1923年4月,依照共产国际的指示,中共中央南迁至广州,以便更快地推动国共合作。《向导》周报随迁至广州昌兴街28号编辑出版。《向导》周报在广州虽然公开发行,但其独立批评的办报方针受到国民党方面的牵制,后又迁至杭州出版。不久,《向导》周报又迁回上海英租界的上海大学编辑出版。《向导》周报在上海出版的时间最长,超过其存在时间的一半以上。

1927年4月,《向导》周报随中共中央迁到武汉。1927年7月13日,中共中央发表了《中国共产党中央委员会对时局宣言》,揭露了“国民政府在反动阴谋之下的政局”。7月15日,汪精卫集团公开反共“清党”,逮捕和屠杀共产党人。7月18日,《向导》周报出版了第201期。这一期仅有8页,全文刊载了《中国共产党中央委员会对时局宣言》。此后,《向导》周报宣布停刊。1927年八七会议后,以瞿秋白为首的临时中共中央曾经想恢复 《向导》周报,但随着武汉白色恐怖日趋严重,党领导的长江书店、印刷厂、纸行等出版发行机构己经瘫痪,编辑人员也缺乏,中央又准备迁回上海,因而在武汉恢复《向导》周报没有实现。不久,中共中央迁到上海,《向导》周报原编辑郑超麟按照瞿秋白的指示,在上海兆丰花园东边亨昌路租了一套弄堂式的洋房作为党报编辑部兼中央宣传部办公地点。郑超麟主张不必恢复 《向导》周报,而另外出版一份刊物——《布尔塞维克》,得到瞿秋白的赞同。按照郑超麟的想法,《布尔塞维克》这个刊物名称 “表示中国革命从此属于社会主义革命的性质”了。1927年10月,《布尔塞维克》正式出版。

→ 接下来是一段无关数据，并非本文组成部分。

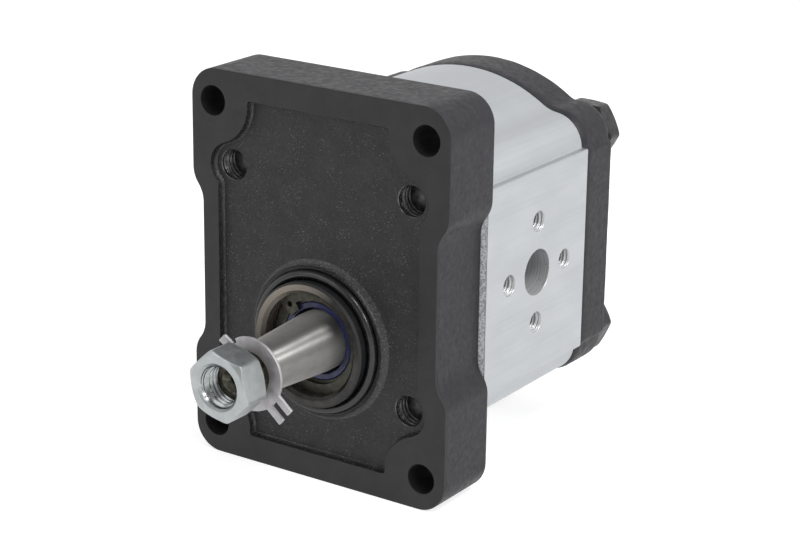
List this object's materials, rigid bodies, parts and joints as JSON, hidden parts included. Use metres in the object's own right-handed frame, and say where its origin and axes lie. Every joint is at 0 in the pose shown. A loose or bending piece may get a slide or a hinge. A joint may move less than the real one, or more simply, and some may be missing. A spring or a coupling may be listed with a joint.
{
  "type": "hydraulic gear pump",
  "caption": "External gear pump with a cast mounting flange, pilot, tapered drive shaft and flanged side ports.",
  "frame": {"origin": "on the drive shaft's axis, in the plane of the mounting face", "axes": "+Y runs from the mounting face to the rear cover, +Z points to the driven gear, +X points to the pressure port"},
  "size_m": [0.0866, 0.1425, 0.1146],
  "materials": {
    "flange_iron": "phosphated black, machined and cast areas",
    "body_aluminium": "extruded satin, machined pads",
    "cover_iron": "black, machined",
    "bolt_steel": "blackened",
    "dowel_steel": "ground",
    "black_rubber": "smooth",
    "seal_steel": "phosphated",
    "blue_rubber": "smooth, oiled",
    "spring_steel": "phosphated",
    "block_aluminium": "machined",
    "bush_bronze": "turned",
    "white_plastic": "smooth",
    "shaft_steel": "ground",
    "key_steel": "ground",
    "washer_steel": "stamped, matt zinc",
    "zinc_steel": "bright zinc"
  },
  "bodies": {
    "housing": {"front_flange": "flange_iron", "pump_body": "body_aluminium", "rear_cover": "cover_iron", "through_bolts": "bolt_steel", "spring_washers": "bolt_steel", "front_dowels": "dowel_steel", "rear_dowels": "dowel_steel", "pilot_oring": "black_rubber", "shaft_seal_case": "seal_steel", "shaft_seal_lip": "blue_rubber", "seal_garter_spring": "seal_steel", "seal_retaining_ring": "spring_steel", "front_body_seal": "black_rubber", "rear_body_seal": "black_rubber", "front_bearing_block": "block_aluminium", "rear_bearing_block": "block_aluminium", "front_drive_bush": "bush_bronze", "front_driven_bush": "bush_bronze", "rear_drive_bush": "bush_bronze", "rear_driven_bush": "bush_bronze", "front_balance_seal": "black_rubber", "rear_balance_seal": "black_rubber", "front_backup_ring": "white_plastic", "rear_backup_ring": "white_plastic"},
    "drive_shaft": {"drive_gear_shaft": "shaft_steel", "shaft_key": "key_steel", "tab_washer": "washer_steel", "shaft_nut": "zinc_steel"},
    "driven_gear": {"driven_gear_shaft": "shaft_steel"}
  },
  "joints": [
    {"name": "drive_spin", "type": "hinge", "parent": "housing", "child": "drive_shaft", "pos_m": [0, 0, 0], "axis": [0, 1, 0], "continuous": true},
    {"name": "driven_spin", "type": "hinge", "parent": "housing", "child": "driven_gear", "pos_m": [0, 0, 0.0312], "axis": [0, 1, 0], "continuous": true}
  ],
  "couplings": [
    {"joint": "driven_spin", "follows": "drive_spin", "ratio": -1}
  ]
}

《向导》周报从创刊到被迫停刊5年里,尽管处在抄收、查禁的恶劣环境下,但它的发行量依然从几千份上升到十万余份,共出版了201期和汇刊5册;刊发了国内外政论、时评700余篇,各地通信近120篇,各种文告、宣言近60件,国内外读者来信110余件,总计320万字以上。

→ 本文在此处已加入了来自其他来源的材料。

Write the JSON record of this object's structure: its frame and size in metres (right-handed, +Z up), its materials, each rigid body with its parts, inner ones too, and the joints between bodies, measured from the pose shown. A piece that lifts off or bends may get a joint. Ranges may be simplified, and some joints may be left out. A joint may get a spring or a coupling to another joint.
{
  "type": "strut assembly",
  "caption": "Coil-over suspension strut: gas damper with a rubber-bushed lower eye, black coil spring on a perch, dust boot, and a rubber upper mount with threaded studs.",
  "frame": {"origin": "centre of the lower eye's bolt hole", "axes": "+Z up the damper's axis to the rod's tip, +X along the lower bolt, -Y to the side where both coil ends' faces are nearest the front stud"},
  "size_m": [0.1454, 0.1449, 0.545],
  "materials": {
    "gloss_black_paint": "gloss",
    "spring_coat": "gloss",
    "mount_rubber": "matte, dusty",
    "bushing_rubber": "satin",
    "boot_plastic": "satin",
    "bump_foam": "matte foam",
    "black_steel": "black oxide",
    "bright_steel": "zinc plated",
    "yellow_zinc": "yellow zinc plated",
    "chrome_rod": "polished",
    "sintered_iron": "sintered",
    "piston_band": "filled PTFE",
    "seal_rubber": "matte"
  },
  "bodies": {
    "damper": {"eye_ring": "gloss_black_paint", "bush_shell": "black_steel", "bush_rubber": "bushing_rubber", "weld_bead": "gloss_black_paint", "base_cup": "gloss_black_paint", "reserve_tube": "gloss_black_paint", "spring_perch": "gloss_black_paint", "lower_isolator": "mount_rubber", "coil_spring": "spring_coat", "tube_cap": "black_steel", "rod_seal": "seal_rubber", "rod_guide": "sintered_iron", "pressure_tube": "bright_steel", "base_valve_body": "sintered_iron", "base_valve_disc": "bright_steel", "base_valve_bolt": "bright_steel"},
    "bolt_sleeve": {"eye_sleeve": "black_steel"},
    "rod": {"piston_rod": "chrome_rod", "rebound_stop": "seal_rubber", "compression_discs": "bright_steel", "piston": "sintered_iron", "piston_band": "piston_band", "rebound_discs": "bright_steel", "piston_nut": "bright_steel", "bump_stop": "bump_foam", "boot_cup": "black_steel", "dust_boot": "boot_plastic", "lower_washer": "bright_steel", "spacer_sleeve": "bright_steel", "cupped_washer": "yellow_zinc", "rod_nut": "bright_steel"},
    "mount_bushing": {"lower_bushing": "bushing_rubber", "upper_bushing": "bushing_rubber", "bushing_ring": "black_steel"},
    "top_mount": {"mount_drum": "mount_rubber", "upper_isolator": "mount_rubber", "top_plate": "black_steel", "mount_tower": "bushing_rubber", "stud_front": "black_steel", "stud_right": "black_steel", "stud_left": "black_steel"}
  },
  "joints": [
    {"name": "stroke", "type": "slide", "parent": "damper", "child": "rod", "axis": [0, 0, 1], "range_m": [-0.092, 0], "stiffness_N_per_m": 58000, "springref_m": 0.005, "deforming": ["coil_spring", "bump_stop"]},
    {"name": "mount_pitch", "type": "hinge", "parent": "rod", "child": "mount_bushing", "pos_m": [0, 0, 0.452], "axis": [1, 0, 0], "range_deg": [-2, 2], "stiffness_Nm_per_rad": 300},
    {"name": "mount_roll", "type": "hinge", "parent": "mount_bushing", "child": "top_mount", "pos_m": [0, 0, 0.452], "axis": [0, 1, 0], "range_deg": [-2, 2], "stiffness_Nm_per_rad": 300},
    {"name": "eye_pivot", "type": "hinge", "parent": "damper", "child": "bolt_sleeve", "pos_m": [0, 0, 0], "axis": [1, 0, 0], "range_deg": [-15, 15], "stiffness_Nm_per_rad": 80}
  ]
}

《向导》周报的编辑和作者队伍不同于当时风行的文人办报、书生议政,而是一个在中共中央领导下的坚强的战斗集体,充分体现了老一辈革命家和政治家办报的风格。

《向导》周报对宣传马克思列宁主义,特别是对宣传党的纲领、路线、方针和政策,对推动国民革命斗争的发展起到了非常重要的作用。当时,由周恩来、邓小平等编辑的《赤光》杂志,就曾称赞《向导》周报在国民革命中起的领导作用。毛泽东在《新民主主义论》中也肯定了《向导》周报的历史功绩。朱德后来回忆说,1922年10月,他在德国柏林因为学习了《共产党宣言》和《向导》周报,所以开始信仰马克思主义。